## BRIEF
The lines below are to be quoted exactly, from the first through the one that contains "route(cord_right_rows), CORD_D / 2, CORD)".

## GIVEN MATERIAL
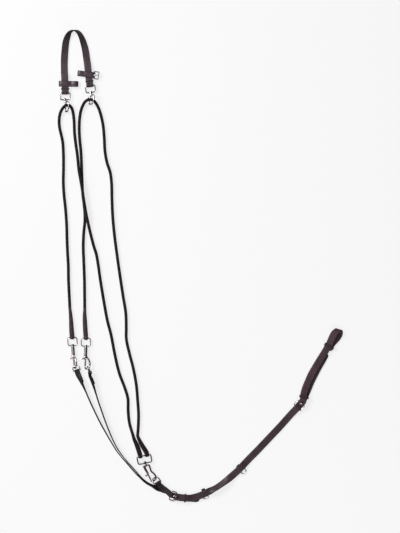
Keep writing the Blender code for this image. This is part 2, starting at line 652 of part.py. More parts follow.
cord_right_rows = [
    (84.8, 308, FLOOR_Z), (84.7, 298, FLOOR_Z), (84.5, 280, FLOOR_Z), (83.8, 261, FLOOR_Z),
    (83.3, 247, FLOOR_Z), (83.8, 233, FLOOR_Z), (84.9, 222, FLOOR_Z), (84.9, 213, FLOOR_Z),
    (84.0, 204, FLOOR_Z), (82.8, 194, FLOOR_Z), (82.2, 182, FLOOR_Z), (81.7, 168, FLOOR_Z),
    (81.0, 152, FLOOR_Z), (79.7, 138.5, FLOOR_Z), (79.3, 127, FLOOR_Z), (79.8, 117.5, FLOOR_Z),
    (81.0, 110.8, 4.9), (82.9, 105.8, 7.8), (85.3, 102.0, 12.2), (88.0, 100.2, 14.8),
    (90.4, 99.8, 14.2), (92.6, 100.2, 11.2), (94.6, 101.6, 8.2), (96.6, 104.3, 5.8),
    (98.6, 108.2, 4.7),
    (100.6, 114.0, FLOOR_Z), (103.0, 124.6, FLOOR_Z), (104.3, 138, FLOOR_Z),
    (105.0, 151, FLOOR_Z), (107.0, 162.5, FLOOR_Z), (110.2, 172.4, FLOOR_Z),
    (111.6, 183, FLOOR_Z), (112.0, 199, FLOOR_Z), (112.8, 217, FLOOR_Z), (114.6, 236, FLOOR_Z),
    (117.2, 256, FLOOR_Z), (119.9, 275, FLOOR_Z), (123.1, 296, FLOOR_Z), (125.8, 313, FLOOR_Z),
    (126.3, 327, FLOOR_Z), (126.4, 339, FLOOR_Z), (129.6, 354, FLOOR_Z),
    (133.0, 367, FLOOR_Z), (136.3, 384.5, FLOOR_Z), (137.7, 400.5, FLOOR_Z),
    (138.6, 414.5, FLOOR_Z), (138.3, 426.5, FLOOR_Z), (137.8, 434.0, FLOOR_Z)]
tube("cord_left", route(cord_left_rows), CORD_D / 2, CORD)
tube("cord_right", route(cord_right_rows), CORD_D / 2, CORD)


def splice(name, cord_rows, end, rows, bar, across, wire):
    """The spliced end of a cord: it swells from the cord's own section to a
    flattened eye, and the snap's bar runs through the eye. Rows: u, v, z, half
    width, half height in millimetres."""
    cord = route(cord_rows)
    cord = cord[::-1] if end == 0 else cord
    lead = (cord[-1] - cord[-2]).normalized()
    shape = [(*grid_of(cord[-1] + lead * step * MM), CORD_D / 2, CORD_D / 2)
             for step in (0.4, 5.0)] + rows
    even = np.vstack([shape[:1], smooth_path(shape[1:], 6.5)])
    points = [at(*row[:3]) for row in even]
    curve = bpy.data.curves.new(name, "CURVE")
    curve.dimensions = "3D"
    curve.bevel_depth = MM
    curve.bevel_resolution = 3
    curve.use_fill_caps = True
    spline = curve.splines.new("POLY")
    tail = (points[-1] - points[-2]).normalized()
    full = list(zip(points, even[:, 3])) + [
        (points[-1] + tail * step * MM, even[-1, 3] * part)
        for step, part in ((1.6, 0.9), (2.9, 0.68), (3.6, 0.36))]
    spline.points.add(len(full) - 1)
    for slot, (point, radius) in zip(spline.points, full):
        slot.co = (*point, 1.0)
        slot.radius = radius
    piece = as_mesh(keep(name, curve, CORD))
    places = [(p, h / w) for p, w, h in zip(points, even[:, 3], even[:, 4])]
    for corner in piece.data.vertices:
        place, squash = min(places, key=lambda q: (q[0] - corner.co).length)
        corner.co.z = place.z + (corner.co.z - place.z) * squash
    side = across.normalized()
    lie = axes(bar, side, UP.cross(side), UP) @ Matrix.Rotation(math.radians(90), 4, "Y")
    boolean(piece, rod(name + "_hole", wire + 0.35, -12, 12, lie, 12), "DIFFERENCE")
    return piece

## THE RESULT
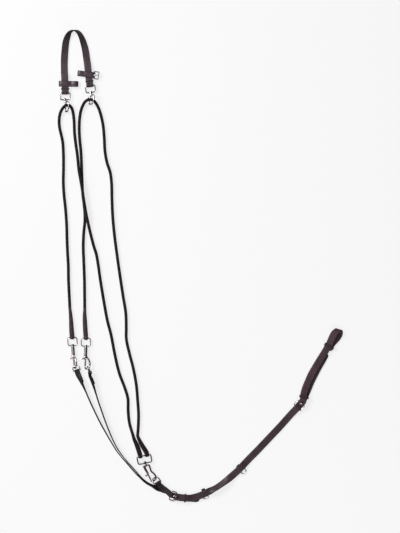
Keep writing the Blender code for this image. This is part 2, starting at line 652 of part.py. More parts follow.
cord_right_rows = [
    (84.8, 308, FLOOR_Z), (84.7, 298, FLOOR_Z), (84.5, 280, FLOOR_Z), (83.8, 261, FLOOR_Z),
    (83.3, 247, FLOOR_Z), (83.8, 233, FLOOR_Z), (84.9, 222, FLOOR_Z), (84.9, 213, FLOOR_Z),
    (84.0, 204, FLOOR_Z), (82.8, 194, FLOOR_Z), (82.2, 182, FLOOR_Z), (81.7, 168, FLOOR_Z),
    (81.0, 152, FLOOR_Z), (79.7, 138.5, FLOOR_Z), (79.3, 127, FLOOR_Z), (79.8, 117.5, FLOOR_Z),
    (81.0, 110.8, 4.9), (82.9, 105.8, 7.8), (85.3, 102.0, 12.2), (88.0, 100.2, 14.8),
    (90.4, 99.8, 14.2), (92.6, 100.2, 11.2), (94.6, 101.6, 8.2), (96.6, 104.3, 5.8),
    (98.6, 108.2, 4.7),
    (100.6, 114.0, FLOOR_Z), (103.0, 124.6, FLOOR_Z), (104.3, 138, FLOOR_Z),
    (105.0, 151, FLOOR_Z), (107.0, 162.5, FLOOR_Z), (110.2, 172.4, FLOOR_Z),
    (111.6, 183, FLOOR_Z), (112.0, 199, FLOOR_Z), (112.8, 217, FLOOR_Z), (114.6, 236, FLOOR_Z),
    (117.2, 256, FLOOR_Z), (119.9, 275, FLOOR_Z), (123.1, 296, FLOOR_Z), (125.8, 313, FLOOR_Z),
    (126.3, 327, FLOOR_Z), (126.4, 339, FLOOR_Z), (129.6, 354, FLOOR_Z),
    (133.0, 367, FLOOR_Z), (136.3, 384.5, FLOOR_Z), (137.7, 400.5, FLOOR_Z),
    (138.6, 414.5, FLOOR_Z), (138.3, 426.5, FLOOR_Z), (137.8, 434.0, FLOOR_Z)]
tube("cord_left", route(cord_left_rows), CORD_D / 2, CORD)
tube("cord_right", route(cord_right_rows), CORD_D / 2, CORD)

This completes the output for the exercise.